Monday, May. 12, 1924
Eyes and Ears
The Senate Foreign Relations Committee has its self avowed eyes and ears--and there are five: Senators Pepper of Pennsylvania, Swanson of Virginia, Shipstead of Minnesota, Brandegee of Connecticut and Pittman of Nevada. These five, on behalf of the full committee, undertook last week to hold public hearings on the proposal that the U.S. participate in the World Court (Permanent Court of International Justice). The subcommittee certainly got an "earful" if not an "eyeful." The list of those who appeared to advocate entrance into the Court was as long as the recital of the Argive ships before Troy.
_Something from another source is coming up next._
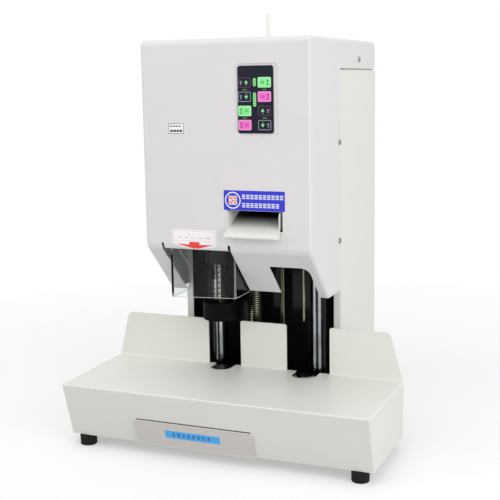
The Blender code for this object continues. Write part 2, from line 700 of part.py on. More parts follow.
def tube_supply(steel, nylon, plastic):
    rim = HEAD_TOP + 2.2
    bush = [(3.1, 524), (4.7, 524), (4.7, HEAD_TOP + GAP), (8, HEAD_TOP + GAP), (7.4, rim), (3.1, rim)]
    link("tube_guide_bush", turned(TUBE, bush, segments=20), plastic)
    tube = [(TUBE_BORE, TUBE_END), (TUBE_RADIUS, TUBE_END), (TUBE_RADIUS, TUBE_TOP), (TUBE_BORE, TUBE_TOP)]
    link("rivet_tube", turned(TUBE, tube, segments=16), nylon, place(*TUBE, TUBE_END))

    frame = link("tube_feed_frame", box((16, 102), (133, 136), (352, 451.3)), steel)
    weld(frame, box((52, 75), (134, 200), (448.3, 451.3)), box((28, 58), (110, 134), (372, 378)),
         box((28, 58), (110, 134), (360, 367.5)))
    carve(frame, rod(TUBE, 3.2, "height", 355, 385, 16))
    for x in roller_lines():
        carve(frame, rod((x, ROLLER_HEIGHT), 3, "depth", 128, 140, 12))


def roller_lines():
    reach = TUBE_RADIUS + 0.2 + ROLLER_RADIUS
    return (TUBE[0] + reach, TUBE[0] - reach)


def tube_feed_pieces(steel, rubber, metal):
    drive, pinch = roller_lines()
    for name, x, tail in (("feed_roller", drive, 135.9), ("pinch_roller", pinch, 135.5)):
        profile = [(0, 112), (2.5, 112), (2.5, 114), (ROLLER_RADIUS, 114), (ROLLER_RADIUS, 128), (2.5, 128),
                   (2.5, tail), (0, tail)]
        link(name, turned((x, ROLLER_HEIGHT), profile, "depth", 20), rubber, place(x, 121, ROLLER_HEIGHT))
    motor = [(0, 136.3), (12, 136.3), (12, 160), (9, 163), (0, 163)]
    link("tube_feed_motor", turned((drive, ROLLER_HEIGHT), motor, "depth", 20), metal)
    coil = link("cutter_solenoid", box((72, 100), (112, 132.7), (358, 382)), metal)
    carve(coil, rod((121, 369.7), 2.9, "x", 70, 93, 12))
    edge = place(47.5, 121, 369.7)
    blade = link("cutter_blade", box((47.5, 69), (111.5, 130.5), (368, 371.5)), steel, edge)
    weld(blade, rod((121, 369.7), 2.5, "x", 68, 88, 12))


def column_housing(coat):
    """Sheet column behind the table: sides, back and two narrow front flanges."""
    front, wall = COVER_BACK + GAP, COVER_SHEET
    lip = 105.5
    half, inner = HEAD_HALF, HEAD_HALF - COVER_SHEET
    fold = front + wall
    back = HEAD_BACK - wall
    outline = [(-lip, front), (-half, front), (-half, HEAD_BACK), (half, HEAD_BACK), (half, front),
               (lip, front), (lip, fold), (inner, fold), (inner, back), (-inner, back), (-inner, fold),
               (-lip, fold)]
    housing = link("column_housing", prism(outline, "height", BASE_BOTTOM, CAP_SEAM - 0.5), coat)
    for side in (-1, 1):
        x = sorted((side * (half - 0.1), side * (inner + 0.1)))
        weld(housing, box(x, (TABLE_DEPTH + GAP, front + 1), (BASE_BOTTOM + 0.1, TABLE_TOP - GAP)))
    carve(housing, box((-inner, inner), (front - 1, fold + 1), (BASE_BOTTOM - 1, BASE_BOTTOM + 1.8)))
    carve(housing, box((-86, 86), (350, 370), (75, 470)))
    inlet_x = (INLET_X[0] + 4.5, INLET_X[1] - 4.5)
    carve(housing, box(inlet_x, (350, 370), (INLET_HEIGHT[0] + 3.5, INLET_HEIGHT[1] - 3.5)))
    return housing


def rear_cover(coat):
    face = HEAD_BACK + GAP
    outline = rounded(rectangle(-REAR_COVER_HALF, REAR_COVER_HALF, *REAR_COVER_HEIGHT), 3)
    cover = link("rear_cover", prism(outline, "depth", face, face + COVER_SHEET), coat)
    slots = bmesh.new()
    for x in (-72, 12):
        for row in range(8):
            foot = 110 + row * 12
            add_prism(slots, rectangle(x, x + 60, foot, foot + 4), "depth", face - 3, face + 5)
    carve(cover, slots)
    return cover


def power_entry(plastic, dark, brass):
    """Mains inlet and switch in one moulding, with the rocker in front of it."""
    flange = rounded(rectangle(*INLET_X, *INLET_HEIGHT), 3)
    face = HEAD_BACK + GAP
    inlet = link("power_inlet", prism(flange, "depth", face, face + 2.5), dark)
    low, high = INLET_HEIGHT[0] + 4, INLET_HEIGHT[1] - 4
    weld(inlet, box((INLET_X[0] + 5, INLET_X[1] - 5), (332, face + 1), (low, high)))
    socket = rounded(rectangle(51, 76, 29.5, 46.5), [1, 1, 4, 4])
    carve(inlet, prism(socket, "depth", 344, 370))
    carve(inlet, box((SWITCH_X - 8, SWITCH_X + 8), (348, 370), (28.7, 47.3)))
    for x, height in ((57, 36), (70, 36), (63.5, 41)):
        weld(inlet, box((x - 1, x + 1), (343, 358), (height - 2, height + 2)))

    depth, height = SWITCH_PIVOT
    profile = [(-3.5, -5.5), (5.4, -8.2), (3.8, 0), (5.4, 8.2), (-3.5, 5.5)]
    tilt = Matrix.Rotation(math.radians(SWITCH_TILT), 2)
    leaning = [tilt @ Vector(point) for point in profile]
    outline = [(depth + point.x, height + point.y) for point in leaning]
    rocker = prism(outline, "x", SWITCH_X - 7.6, SWITCH_X + 7.6)
    link("rocker_switch", rocker, plastic, place(SWITCH_X, depth, height))


def electrics(iron, board_green, black):
    foot = BED_TOP + GAP
    transformer = link("transformer", box((-36, 36), (262, 316), (foot, 126)), iron)
    weld(transformer, box((-24, 24), (252, 326), (76, 115)))
    back = FRAME_FRONT + 4
    board = link("control_board", box((-75, 75), (225.6, 227.2), (170, 330)), board_green)
    for x in (-68, 68):
        for height in (178, 322):
            weld(board, rod((x, height), 3, "depth", back + GAP, 226, 10))
    chips = ((-60, -30, 190, 230, 20), (-10, 25, 190, 212, 14), (-60, -20, 260, 300, 24),
             (20, 60, 250, 300, 16))
    for x0, x1, low, high, tall in chips:
        weld(board, box((x0, x1), (226.5, 227.2 + tall), (low, high)))


def main():
    for leftover in list(bpy.data.objects):
        bpy.data.objects.remove(leftover, do_unlink=True)

    cover_coat = finish("cover_powder_coat", (216, 214, 213), 0.55)
    base_coat = finish("base_powder_coat", (226, 227, 220), 0.55)
    drawer_coat = finish("drawer_powder_coat", (205, 198, 193), 0.5)
    black_coat = finish("black_paint", (22, 22, 22), 0.3)
    zinc = finish("zinc_plate", (180, 182, 184), 0.35, 1.0)
    steel = finish("machined_steel", (165, 166, 168), 0.3, 1.0)
    chrome = finish("hard_chrome", (200, 201, 203), 0.08, 1.0)
    bronze = finish("bronze", (186, 140, 72), 0.35, 1.0)
    brass = finish("brass", (214, 190, 130), 0.3, 1.0)
    cast = finish("motor_casing", (120, 122, 125), 0.45, 1.0)
    iron = finish("transformer_iron", (70, 70, 72), 0.5, 0.6)
    rubber = finish("black_rubber", (20, 20, 20), 0.75)
    dark = finish("black_plastic", (26, 26, 27), 0.4)
    nylon = finish("white_nylon", (238, 238, 232), 0.4)
    acrylic = finish("clear_acrylic", (245, 248, 248), 0.03, 0.0, 1.0)
    panel = finish("keypad_film", (28, 30, 44), 0.35)
    green = finish("green_key_film", (140, 238, 150), 0.35)
    pink = finish("pink_key_film", (238, 110, 200), 0.35)
    board = finish("circuit_board", (30, 92, 52), 0.5)

    base_table(base_coat)
    base_plate(zinc)
    rubber_feet(rubber)
    drawer_guide(zinc)
    chip_drawer(drawer_coat)
    bed_plate(steel)
    drill_pad_pieces(steel, dark)
    lower_die_pieces(steel, chrome)
    guide_columns(chrome)
    back_frame(black_coat)
    top_plate(steel)
    feed_screw("drill_screw", DRILL_SCREW, DRILL_SCREW_RADIUS, 6.0, steel)
    feed_screw("press_screw", PRESS_SCREW, PRESS_SCREW_RADIUS, 4.0, steel)
    feed_motor("drill_feed_motor", DRILL_SCREW, cast)
    feed_motor("press_feed_motor", PRESS_SCREW, cast)
    drill_carriage(black_coat)
    drill_nut(bronze)
    drill_motor(cast)
    drill_spindle(steel)
    drill_bit(chrome)
    presser_foot(dark)
    foot_spring(brass)
    press_carriage(black_coat)
    press_nut(bronze)
    upper_die_pieces(steel, brass)
    guard(acrylic)
    guard_hinge_bracket(zinc)
    head_cover(cover_coat)
    keypad_panel(panel)
    keypad_keys(green, pink, panel)
    tube_chute(base_coat)
    tube_supply(steel, nylon, dark)
    tube_feed_pieces(steel, rubber, cast)
    column_housing(base_coat)
    rear_cover(base_coat)
    power_entry(dark, dark, brass)
    electrics(iron, board, dark)


main()
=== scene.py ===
# %% [markdown]
# # A rivet tube binding machine, dressed for the camera
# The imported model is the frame: every body and every solid is already in its place and has
# its real size. This lesson adds what a solid model leaves plain: rolled edges, threads,
# screws, printed films and, above all, finishes that answer to light as the real ones do.

# %% Load the frame
import json
import math

import bmesh
import bpy
from mathutils import Matrix, Vector


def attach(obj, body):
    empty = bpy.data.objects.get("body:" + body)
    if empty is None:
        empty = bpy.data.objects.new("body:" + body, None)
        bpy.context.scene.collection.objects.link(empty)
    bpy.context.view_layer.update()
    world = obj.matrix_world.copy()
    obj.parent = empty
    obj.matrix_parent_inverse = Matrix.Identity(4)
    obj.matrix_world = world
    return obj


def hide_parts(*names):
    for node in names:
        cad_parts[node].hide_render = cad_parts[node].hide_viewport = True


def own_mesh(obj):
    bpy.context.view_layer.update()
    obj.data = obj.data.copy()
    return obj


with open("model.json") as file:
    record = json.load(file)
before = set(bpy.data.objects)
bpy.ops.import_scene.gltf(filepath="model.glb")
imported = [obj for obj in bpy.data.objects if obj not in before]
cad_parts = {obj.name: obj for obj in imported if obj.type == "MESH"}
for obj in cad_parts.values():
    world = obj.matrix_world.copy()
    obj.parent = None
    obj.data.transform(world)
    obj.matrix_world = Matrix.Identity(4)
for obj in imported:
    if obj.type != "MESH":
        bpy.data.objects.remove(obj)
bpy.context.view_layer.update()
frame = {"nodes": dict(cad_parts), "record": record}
record = frame["record"]
BODY_OF = {node: body for body, nodes in record["behaviour"]["bodies"].items() for node in nodes}

# %% [markdown]
# ## Where things are
# All sizes are written in millimetres, as x from the middle, depth back from the table's
# front edge and height up from the floor. One function turns them into Blender's metres, so
# a number read from a drawing can be typed as it is.

# %% Sizes shared by many pieces
MM = 0.001
MID_DEPTH = 182.2

TABLE_TOP = 89.0
TABLE_DEPTH = 161.0
BASE_BOTTOM = 15.0
BASE_HALF = 210.0
FRONT_LEAN = 21.5
HEAD_HALF = 115.0
HEAD_FRONT = 71.0
HEAD_TOP = 532.0
HEAD_BACK = 360.0
COVER_BACK = 190.0
CAP_SEAM = 493.5
DRILL = (-43.5, 146.0)
RIVET = (78.0, 146.0)
TUBE = (43.0, 120.0)
CHUTE_LEFT = 3.0
CHUTE_RIGHT = 74.0
SWITCH_X = 32.0
SWITCH_PIVOT = (357.0, 38.0)
SWITCH_TILT = 9.0


def place(x, depth, height):
    """A point of the machine in metres."""
    return Vector((x * MM, (depth - MID_DEPTH) * MM, height * MM))


def lift(point, along, level):
    """Put a flat outline's point in space, square to x, depth or height."""
    a, b = point
    if along == "x":
        return place(level, a, b)
    if along == "depth":
        return place(a, level, b)
    return place(a, b, level)


# %% [markdown]
# ## Nodes without mouse clicks
# A finish is a small machine of its own. One helper adds a node and fills its sockets with
# values or links, another mixes two colours, and a third turns a colour given from 0 to 255
# into the linear numbers that a shader works with.

# %% Colours and nodes
def tone(*colour):
    """A colour as it looks, as linear red, green, blue and alpha."""
    return (*[((c / 255 + 0.055) / 1.055) ** 2.4 if c > 10 else c / 3294.6 for c in colour], 1.0)


def shade(colour, factor):
    return (*[min(1.0, c * factor) for c in colour[:3]], 1.0)


def add(tree, kind, inputs=None, **settings):
    """Add a node; inputs holds values or sockets by the name or number of the socket."""
    node = tree.nodes.new(kind)
    for key, value in settings.items():
        setattr(node, key, value)
    for key, value in (inputs or {}).items():
        if isinstance(value, bpy.types.NodeSocket):
            tree.links.new(value, node.inputs[key])
        else:
            node.inputs[key].default_value = value
    return node


def mixed(tree, share, first, second):
    """The two colours mixed; share 0 gives the first."""
    return add(tree, "ShaderNodeMix", {0: share, 6: first, 7: second}, data_type="RGBA").outputs[2]


def scaled(tree, value, low, high, to_low, to_high):
    """A value moved from one range to another."""
    return add(tree, "ShaderNodeMapRange", {"Value": value, "From Min": low, "From Max": high,
                                            "To Min": to_low, "To Max": to_high}).outputs["Result"]


def product(tree, first, second):
    return add(tree, "ShaderNodeMath", {0: first, 1: second}, operation="MULTIPLY").outputs["Value"]


# %% [markdown]
# ## Four effects that many finishes share
# Real surfaces are never even. Paint has a fine grain and faint clouds, a used edge is
# rubbed bright, and turned or polished work keeps the lines of its tool. On the coats the
# lighter edge is partly wear and partly a painted edge highlight. The fourth effect is
# painted light: soft lamps leave out the two bright lines that a polished rod shows, so they
# are drawn by the way the rod's surface faces. Each effect is one node group.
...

There was former Attorney General George W. Wickersham for the American Bar Association, Bishop Charles H. Brent for the Episcopal Church, Samuel Gompers (by proxy) for the American Federation of Labor, Walker D. Hines for the U. S. Chamber of Commerce. Mrs. James Lees Laidlaw for the League of Nations Non-Partisan Association, Rabbi Abram Simons for the Central Conference of American Rabbis, Miss Jane Addams and Mrs. Carrie Chapman Catt for the Women's World Court Committee; A. Lawrence Lowell, President of Harvard; Professor Manly O. Hudson, also of Harvard; Theodore Marburg, former Ambassador to Belgium, and many another. And yet, knowing the Foreign Relations Committee, political observers are inclined to agree that if any favorable action is taken on the World Court proposal it will be conditioned on formal divorcement of the Court from the League of Nations, and perhaps even then the report will be made too late for action by the present Congress.